The Falcons now have an embarrassment of riches when it comes to left-handed quarterbacks, and both have a decent amount of starting experience. According to Cameron Wolfe of NFL Network, Atlanta will have incumbent passer Michael Penix and newcomer Tua Tagovailoa work in an open competition for the QB1 position in 2026.

The Dolphins struggled mightily to move the contract of Tagovailoa before they ultimately had to make the decision to cut him. Per Wolfe, they tried packaging money and draft picks into trade deals just so teams might be more at ease at the aspect of taking on such a heavy contractual obligation. But considering that one team, according to Jonathan Jones of NFL on CBS, claimed it would take the inclusion of a first-round pick to convince them to take on Tagovailoa’s deal, Miami had no choice in the end but to cut bait and move on to bigger fish.

The Dolphins shouldering the burden of the $54MM in guaranteed money still owed to Tagovailoa gave the 28-year-old quarterback the freedom to not worry about the financial aspect of his next contract. With guaranteed money on its way to the bank, Tagovailoa could accept a deal for the league minimum if that’s what it would take to land in the best situation for him.

Utilizing that freedom, Tagovailoa landed in Atlanta, where Wolfe reports new head coach Kevin Stefanski sold him on the idea of being in an open competition for the starting quarterback job with Penix. Luckily for Stefanski, this year’s quarterback battle should be a bit easier to handle than last year’s in Cleveland. The late-season battle between rookies Dillon Gabriel and Shedeur Sanders posed a unique problem. Stefanski wanted each rookie to have the opportunity to make their NFL debuts in offenses designed specifically for them. Though they played in similar offensive systems in college, the two played with two different playing styles and threw the football with opposite hands.

In Atlanta, Stefanski now, at least, has his two quarterbacks throwing from the same side of their body. Both have starting experience but, for both, that experience came in a different offensive system that what Stefanski was doing in Cleveland. The change in leadership at the top of the coaching staff helped ease news of the competition to Penix. Instead of being told by a coach that had given him a starting job that he was losing it, Penix’s new head coach informed him of the team’s move to acquire Tagovailoa, per Wolfe, and told him to come ready to compete, when healthy.

Tagovailoa showed an incredibly high ceiling during his time in Miami, throwing for a league-leading 4,624 passing yards in 2023 and completing a league-high 72.9 percent of his passes in 11 games the next season, but his 2025 campaign is one he’ll surely want to forget. He’ll be ready to move on with a focus on utilizing a new group of weapons to beat out his incumbent competition and prove he can still be a starter in the NFL.

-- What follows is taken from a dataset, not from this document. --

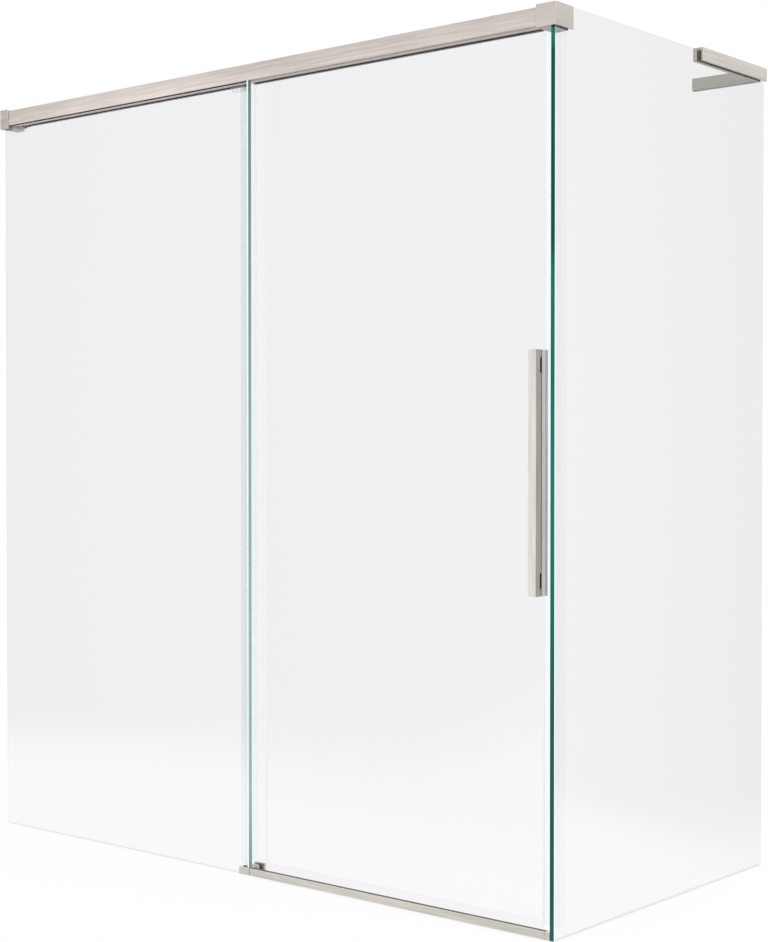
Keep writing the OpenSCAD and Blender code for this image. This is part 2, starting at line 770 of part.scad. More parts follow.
module door_guide_screws() {
    color(steel) place() for (x = guide_screw_x)
        translate([x, door_y - guide_slot / 2 - screw_fit, block_screw_z]) rotate([-90, 0, 0])
            socket_screw(guide_screw_d, guide_screw_head[0], guide_screw_head[1],
                         guide_front + guide_bite);
}

// Channel over the side glass's top edge, running to the wall
module stabiliser_channel() {
    color(nickel) place() difference() {
        along_y(stab_y0, wall_y) difference() {
            round_rect([stab_x0, stab_z0], [stab_x1, stab_z1], cast_edge_r);
            rect([clamp_slot_x[0], stab_z0 - cut], [clamp_slot_x[1], glass_h + grip_rubber]);
        }
        for (z = joint_screw_z) translate([clamp_slot_x[0], joint_screw_y, z]) rotate([0, 90, 0])
            screw_hole(small_grub_d, joint_screw_head[0], joint_screw_head[1], stab_inner + cut);
    }
}

module stabiliser_gasket() {
    color(grey_rubber) place() along_y(stab_y0 + moving_gap, side_l)
        open_channel([clamp_slot_x[0], stab_z0 + 1], [clamp_slot_x[1], glass_h + grip_rubber], grip_rubber);
}

// Arm along the wall, with blind sockets for two wall pegs
module stabiliser_arm() {
    color(nickel) place() difference() {
        along_x(arm_x0, stab_x0) round_rect([arm_y0, stab_z0], [wall_y, stab_z1], cast_edge_r);
        for (x = peg_x) translate([x, wall_y - peg_depth, arm_mid_z]) rotate([-90, 0, 0])
            cylinder(d = peg_d, h = peg_depth + cut);
        for (z = joint_screw_z) translate([stab_x0 + cut, joint_screw_y, z]) rotate([0, -90, 0])
            cylinder(d = small_grub_d + screw_fit, h = joint_bite + blind_end + cut);
        for (x = peg_x) translate([x, wall_y - peg_depth / 2, stab_z0 - cut])
            cylinder(d = small_grub_d + screw_fit, h = stab_h / 2 + cut);
    }
}

module stabiliser_joint_screws() {
    color(steel) place() for (z = joint_screw_z)
        translate([clamp_slot_x[0] - screw_fit, joint_screw_y, z]) rotate([0, 90, 0])
            socket_screw(small_grub_d, joint_screw_head[0], joint_screw_head[1],
                         stab_inner + joint_bite);
}

module stabiliser_grub_screws() {
    color(steel) place() for (x = peg_x)
        translate([x, wall_y - peg_depth / 2, stab_z0 + grub_sink]) rotate([180, 0, 0])
            grub_screw(small_grub_d, stab_h / 2 - peg_d / 2 - 3 * grub_sink);
}

module door_glass() {
    color(clear_glass) place() difference() {
        along_z(door_lift, door_z1) glass_plan([door_x0, door_y0], [door_x1, door_y1]);
        for (z = bolt_z) translate([bolt_x, door_y0 - cut, z]) rotate([-90, 0, 0])
            cylinder(r = bush_r, h = door_t + 2 * cut);
    }
}

// Carrier bonded over the door's top edge, hidden in the rail's slot
module door_carrier() {
    color(steel) place() difference() {
        along_x(door_x0, door_x1) difference() {
            rect([carrier_y0, carrier_z0], [carrier_y1, carrier_z1]);
            rect([door_y0, carrier_z0 - cut], [door_y1, door_z1 + bond_t]);
        }
        for (x = hanger_screw_x) translate([x, door_y, carrier_z1 - carrier_top - cut])
            cylinder(d = small_grub_d + screw_fit, h = carrier_top + 2 * cut);
    }
}

// Angle bracket: its upright leg carries two axles, its flat leg the screws
module hanger(at) {
    difference() {
        along_x(at - hanger_l / 2, at + hanger_l / 2) {
            rect([hanger_y0, hanger_z1 - hanger_h], [carrier_y0, hanger_z1]);
            rect([hanger_y0, carrier_z1], [carrier_y1, hanger_z1]);
        }
        for (s = [-1, 1]) {
            translate([at + s * roller_pitch / 2, hanger_y0 - cut, roll_z]) rotate([-90, 0, 0])
                cylinder(d = axle_d + running_fit, h = hanger_t + 2 * cut);
            translate([at + s * screw_pitch / 2, door_y, hanger_z1])
                screw_hole(small_grub_d, hanger_screw_head[0], hanger_screw_head[1], hanger_t + cut);
        }
    }
}

module left_hanger() {
    color(steel) place() hanger(hanger_x[0]);
}

module right_hanger() {
    color(steel) place() hanger(hanger_x[1]);
}

module hanger_screws() {
    color(steel) place() for (x = hanger_screw_x) translate([x, door_y, hanger_z1 - screw_fit])
        socket_screw(small_grub_d, hanger_screw_head[0], hanger_screw_head[1],
                     hanger_t + carrier_top - bond_t);
}

// Riveted axle, with collars on both sides of the bearing
module roller_axles() {
    head_t = 0.8;
    head_y = roller_y0 - head_t;
    head_d = axle_d + 3;
    collar_d = axle_d + 1.8;
    end_play = 0.1;
    bearing_y = [track_y - bearing_w / 2 - end_play, track_y + bearing_w / 2 + end_play];
    color(steel) place() for (x = roller_x) translate([x, 0, roll_z]) rotate([-90, 0, 0]) {
        translate([0, 0, head_y]) cylinder(d = axle_d, h = carrier_y0 - head_y);
        translate([0, 0, head_y]) cylinder(d = head_d, h = head_t);
        translate([0, 0, head_y]) cylinder(d = collar_d, h = bearing_y[0] - head_y);
        translate([0, 0, bearing_y[1]]) cylinder(d = collar_d, h = hanger_y0 - bearing_y[1]);
    }
}

// Grooved tyre around the bearing
module roller(at) {
    translate([at, roller_y1, roll_z]) rotate([90, 0, 0]) rotate_extrude($fn = 72) difference() {
        rect([bearing_d / 2, 0], [rim_r, roller_w]);
        translate([roll_r + track_gap + rod_d / 2, roller_w / 2]) circle(rod_d / 2 + track_gap);
    }
}

// Bearing in the tyre, with a recess on each side for its shield
module bearing(at) {
    bore_r = axle_d / 2 + running_fit;
    out_r = bearing_d / 2;
    shield = [bore_r + (out_r - bore_r) * 0.3, bore_r + (out_r - bore_r) * 0.75];
    sink = 0.4;
    translate([at, track_y + bearing_w / 2, roll_z]) rotate([90, 0, 0]) rotate_extrude() difference() {
        rect([bore_r, 0], [out_r, bearing_w]);
        rect([shield[0], -cut], [shield[1], sink]);
        rect([shield[0], bearing_w - sink], [shield[1], bearing_w + cut]);
    }
}

module roller_1() { color(white_nylon) place() roller(roller_x[0]); }
module roller_2() { color(white_nylon) place() roller(roller_x[1]); }
module roller_3() { color(white_nylon) place() roller(roller_x[2]); }
module roller_4() { color(white_nylon) place() roller(roller_x[3]); }
module bearing_1() { color(steel) place() bearing(roller_x[0]); }
module bearing_2() { color(steel) place() bearing(roller_x[1]); }
module bearing_3() { color(steel) place() bearing(roller_x[2]); }
module bearing_4() { color(steel) place() bearing(roller_x[3]); }

// Pads on the hangers that stop the door jumping off its track
module anti_lift_pads() {
    pad_l = 16;
    pad_w = 6;
    color(black_nylon) place() for (h = hanger_x) along_x(h - pad_l / 2, h + pad_l / 2)
        round_rect([hanger_y0, hanger_z1], [hanger_y0 + pad_w, roof_z - moving_gap], fine_edge_r);
}

// Nylon shoe on the door's leading top corner, which meets the open stop
module door_shoe() {
    side = 1.5;
    y0 = slot_y0 + side;
    y1 = slot_y1 - side;
    lap = 15;
    step = 2;
    color(clear_plastic) place() difference() {
        union() {
            along_z(rail_z0 - shoe_drop, carrier_z0 - moving_gap)
                round_rect([door_x0 - shoe_l, y0], [door_x0 + lap, y1], cast_edge_r);
            block([door_x0 - shoe_l, y0, rail_z0 - shoe_drop + step],
                  [door_x0, y1, carrier_z1 - step / 2]);
        }
        block([door_x0, door_y0, rail_z0 - shoe_drop - cut], [door_x0 + lap + cut, door_y1, carrier_z1]);
    }
}

// Grip bar, notched at the back for its two spacers
module handle_grip() {
    color(nickel) place() difference() {
        along_z(handle_z0, handle_z1)
            round_rect([handle_x0, grip_y0], [door_x1, grip_y1], handle_edge_r);
        for (z = bolt_z) {
            block([handle_x0 - cut, grip_y1 - spacer_notch, z - spacer_h / 2],
                  [door_x1 + cut, grip_y1 + cut, z + spacer_h / 2]);
            translate([bolt_x, grip_y1 + cut, z]) rotate([90, 0, 0])
                cylinder(d = bolt_d + screw_fit, h = bolt_bite + blind_end + cut);
        }
    }
}

// Bore for both handle bolts, through everything between two depths
module bolt_bores(y0, y1, r) {
    for (z = bolt_z) translate([bolt_x, y0, z]) rotate([-90, 0, 0]) cylinder(r = r, h = y1 - y0);
}

module handle_backing_plate() {
    color(nickel) place() difference() {
        along_z(handle_z0, handle_z1)
            round_rect([handle_x0, backing_y0], [door_x1, backing_y1], fine_edge_r);
        bolt_bores(backing_y0 - cut, backing_y1 + cut, bolt_d / 2 + screw_fit);
    }
}

module handle_inner_plate() {
    color(nickel) place() difference() {
        along_z(handle_z0, handle_z1)
            round_rect([handle_x0, inner_y0], [door_x1, inner_y1], handle_edge_r);
        bolt_bores(inner_y0 - cut, inner_y1 + cut, bolt_d / 2 + screw_fit);
        bolt_bores(inner_y1 - bolt_head[1] - screw_fit, inner_y1 + cut, bolt_head[0] + screw_fit);
    }
}

module handle_pads() {
    color(clear_plastic) place() for (y = [backing_y1, door_y1]) difference() {
        block([handle_x0 + pad_t, y, handle_z0 + pad_t],
              [door_x1 - pad_t, y + pad_t, handle_z1 - pad_t]);
        bolt_bores(y - cut, y + pad_t + cut, bush_r);
    }
}

module handle_spacers() {
    color(black_nylon) place() difference() {
        for (z = bolt_z)
            block([handle_x0 + 3 * screw_fit, grip_y1 - spacer_notch, z - spacer_h / 2 + screw_fit],
                  [door_x1 - 3 * screw_fit, backing_y0, z + spacer_h / 2 - screw_fit]);
        bolt_bores(grip_y1 - spacer_notch - cut, backing_y0 + cut, bolt_d / 2 + screw_fit);
    }
}

module handle_bolts() {
    color(steel) place() for (z = bolt_z)
        translate([bolt_x, inner_y1 - screw_fit, z]) rotate([-90, 0, 0])
            socket_screw(bolt_d, bolt_head[0], bolt_head[1], inner_y1 - grip_y1 + bolt_bite);
}

module handle_bushes() {
    color(white_nylon) place() for (z = bolt_z)
        translate([bolt_x, backing_y1, z]) rotate([-90, 0, 0]) difference() {
            cylinder(r = bush_r - screw_fit, h = door_t + 2 * pad_t);
            translate([0, 0, -cut]) cylinder(d = bolt_d + screw_fit, h = door_t + 2 * pad_t + 2 * cut);
        }
}

top_rail();
track_rod();
fixed_glass_gasket();
pocket_cover();
corner_clamp();
clamp_gasket();
clamp_grub_screws();
rail_end_screws();
wall_cap();
wall_cap_grub_screw();
open_stop();
open_stop_buffer();
open_stop_nut();
open_stop_screw();
closing_buffer();
fixed_glass();
side_glass();
overlap_seal();
strike_seal();
threshold_rail();
threshold_tape();
threshold_drip_seal();
threshold_end_cap();
end_block();
end_block_liner();
end_block_grub_screws();
door_guide();
door_guide_liners();
door_guide_screws();
stabiliser_channel();
stabiliser_gasket();
stabiliser_arm();
stabiliser_joint_screws();
stabiliser_grub_screws();
door_glass();
door_carrier();
left_hanger();
right_hanger();
hanger_screws();
roller_axles();
anti_lift_pads();
door_shoe();
handle_grip();
handle_backing_plate();
handle_inner_plate();
handle_pads();
handle_spacers();
handle_bolts();
handle_bushes();
roller_1();
roller_2();
roller_3();
roller_4();
bearing_1();
bearing_2();
bearing_3();
bearing_4();
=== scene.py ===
import math

import bmesh
import bpy
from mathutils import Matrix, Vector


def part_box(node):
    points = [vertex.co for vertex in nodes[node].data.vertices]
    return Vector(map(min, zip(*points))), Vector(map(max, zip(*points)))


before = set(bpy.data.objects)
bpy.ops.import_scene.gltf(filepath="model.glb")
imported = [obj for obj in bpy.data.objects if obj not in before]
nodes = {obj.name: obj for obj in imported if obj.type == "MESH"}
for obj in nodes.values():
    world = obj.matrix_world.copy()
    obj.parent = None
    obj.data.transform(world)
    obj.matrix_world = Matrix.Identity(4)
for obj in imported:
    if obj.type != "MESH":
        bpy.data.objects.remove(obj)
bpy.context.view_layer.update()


# Floor: a pale disc that the screen stands on, as it would on a bath's rim.
# It looks white and keeps a soft shadow. The glass and metal mirror it white
# close by, and as a dimmer room further off where the glass faces look.
floor_radius = 14.0
floor_drop = 0.001
floor_colour = (0.90, 0.90, 0.90)
patch_centre = (-0.45, -0.25, 0.0)
patch_squeeze = (0.65, 1.0, 1.0)
patch_border = (0.60, 1.62)
shadow_border = (0.8, 2.6)
shadow_depth = 0.22
shadow_lift = 0.10
room_level = 0.22
front_heading = -133.0
side_heading = 52.0
side_dimness = 0.70
sector_border = (0.62, 0.341)


def add_node(tree, kind, sockets=None, **settings):
    node = tree.nodes.new(kind)
    for key, value in settings.items():
        setattr(node, key, value)
    for key, value in (sockets or {}).items():
        socket = node.inputs[key]
        if isinstance(value, bpy.types.NodeSocket):
            tree.links.new(value, socket)
        elif socket.type == "RGBA":
            socket.default_value = (*value, 1.0)
        else:
            socket.default_value = value
    return node


def new_material(name):
    material = bpy.data.materials.new(name)
    material.use_nodes = True
    tree = material.node_tree
    tree.nodes.clear()
    surface = add_node(tree, "ShaderNodeOutputMaterial", name="out").inputs["Surface"]
    return material, tree, surface


def maths(tree, operation, a, b=0.0, clamp=False):
    node = add_node(tree, "ShaderNodeMath", {0: a, 1: b}, operation=operation, use_clamp=clamp)
    return node.outputs[0]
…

After getting slow played into a starting role in his rookie year, Penix displayed a safe but tepid offense through 11 games as a starter before tearing his ACL. The team hopes introducing Tagovailoa into the mix as competition will jumpstart their hopeful franchise quarterback into a higher gear, once he returns to full health. They expect Penix to be cleared to compete sometime in the offseason, at which point they will begin the competition to see who will be named the best left-handed quarterback in Atlanta since Michael Vick.